Penny-Farthing. Too often, lawyers try to ride the old-fashioned, ‘Hi-wheel’ bicycle popular in the late Victorian era. They put most of their emphasis (i.e., pedaling) on Work Product, which enlarges the front wheel at the expense of a shrinking back wheel. The tall front wheel makes mounting rather difficult and falling rather painful. Without a comparable Relationship wheel, the penny-farthing model doesn’t offer a balanced approach, to bike riding or to value. There is a reason this model died out more than a century ago.
Unicycle. The least-effective model is the unicycle. Too often lawyers think of Relationship and Work Product as two separate activities (i.e., wheels), riding only one wheel at a time. Without a value frame and second wheel, the lawyer’s effort is very inefficient and very unstable. For example, if a lawyer decides to focus on Work Product alone, Expectations not only serve as the only connector between lawyer and client, they also become the full support of the engagement. More importantly, legal work becomes a “pay for services” offering without any connection to value.
From these failed examples, it is clear that a successful model is a bicycle with two equal wheels supporting a strong frame. For lawyers, this requires equal effort in Work Product and Relationship, along with strong branding and differentiation. The right bicycle model for lawyers is the Value Bike™.
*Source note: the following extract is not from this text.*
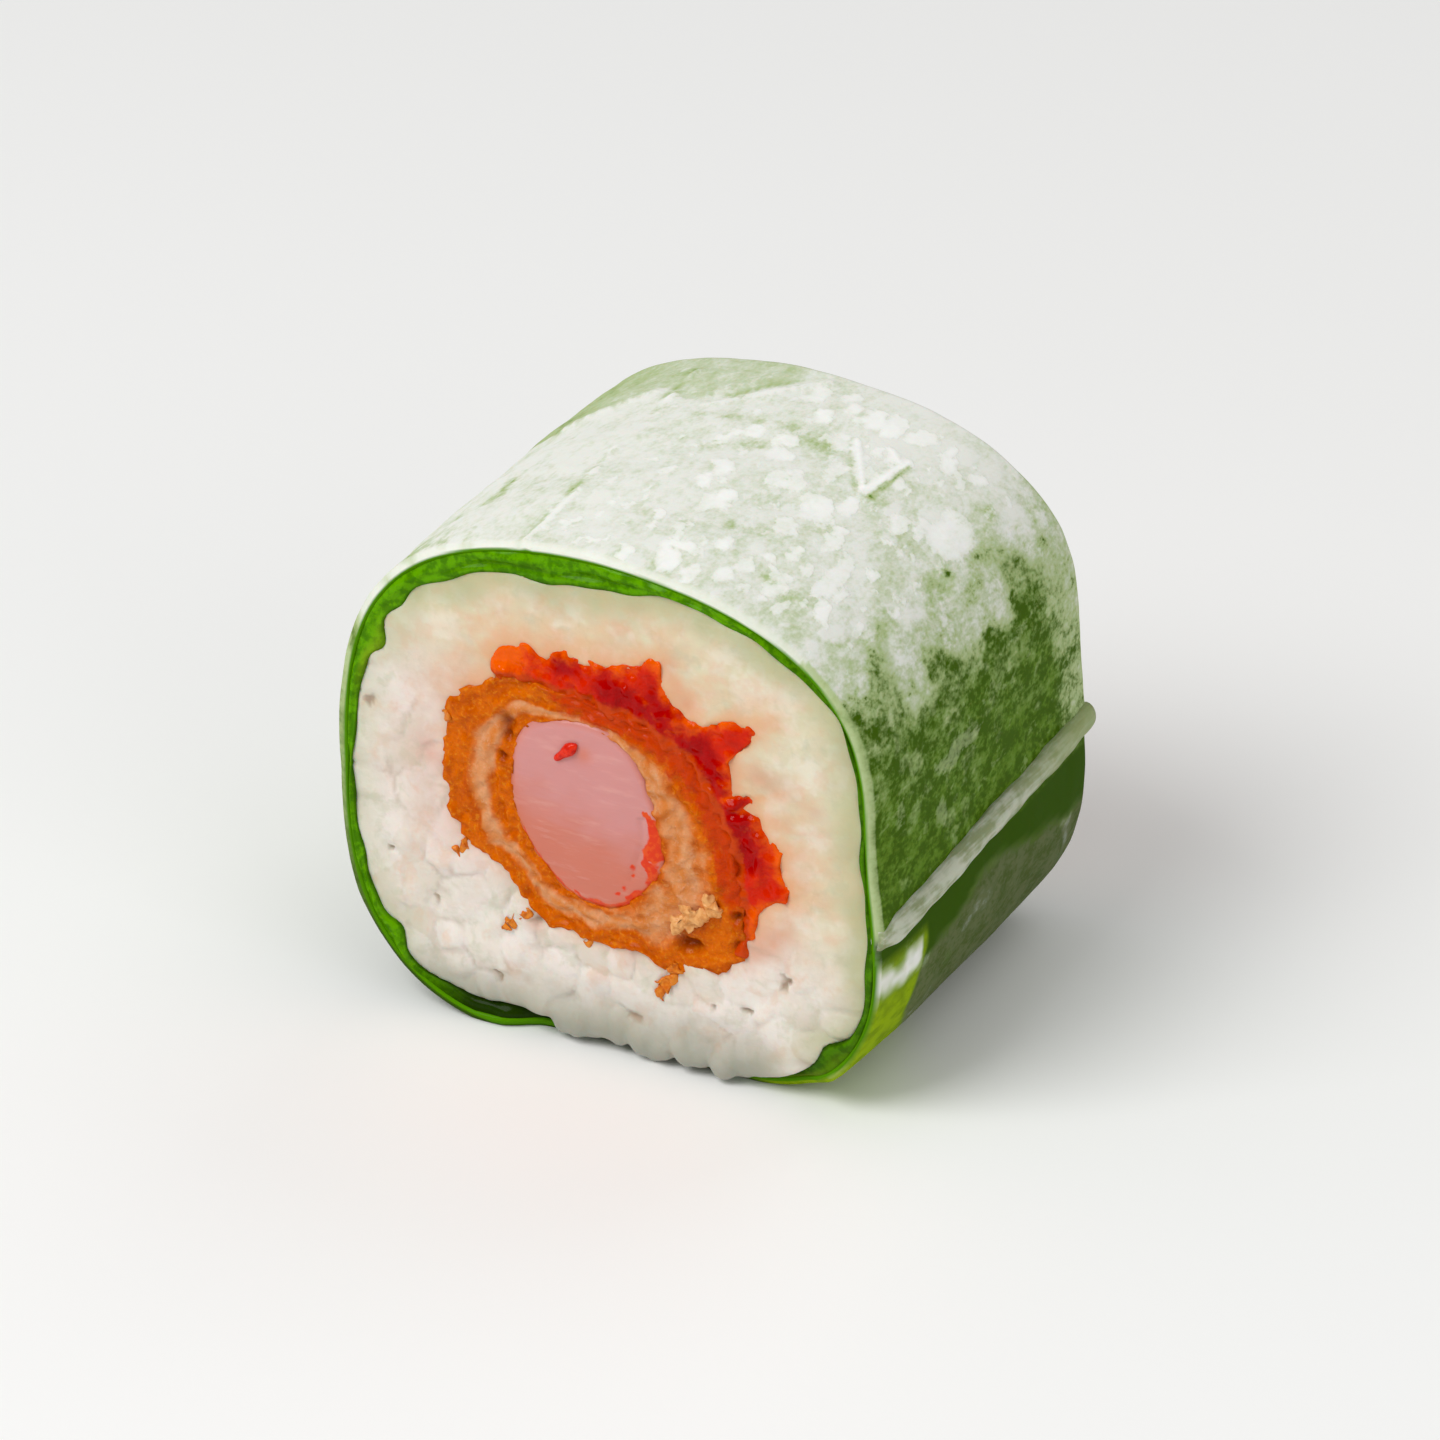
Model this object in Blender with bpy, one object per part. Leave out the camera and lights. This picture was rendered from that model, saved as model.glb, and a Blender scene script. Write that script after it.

As lawyers strive to understand the Value Bike™ framework and to improve their cycling performance, they should understand that, like road bicycle racing, value is a team sport. All lawyers are tied—at least in part—to their firms’ marketing efforts. Therefore, a firm should utilize the V=B-C formula to understand its own value. A firmwide value initiative would help pave the road ahead of its lawyers, providing a smooth pathway for the swoop of bicycles serving clients and seeking prospects.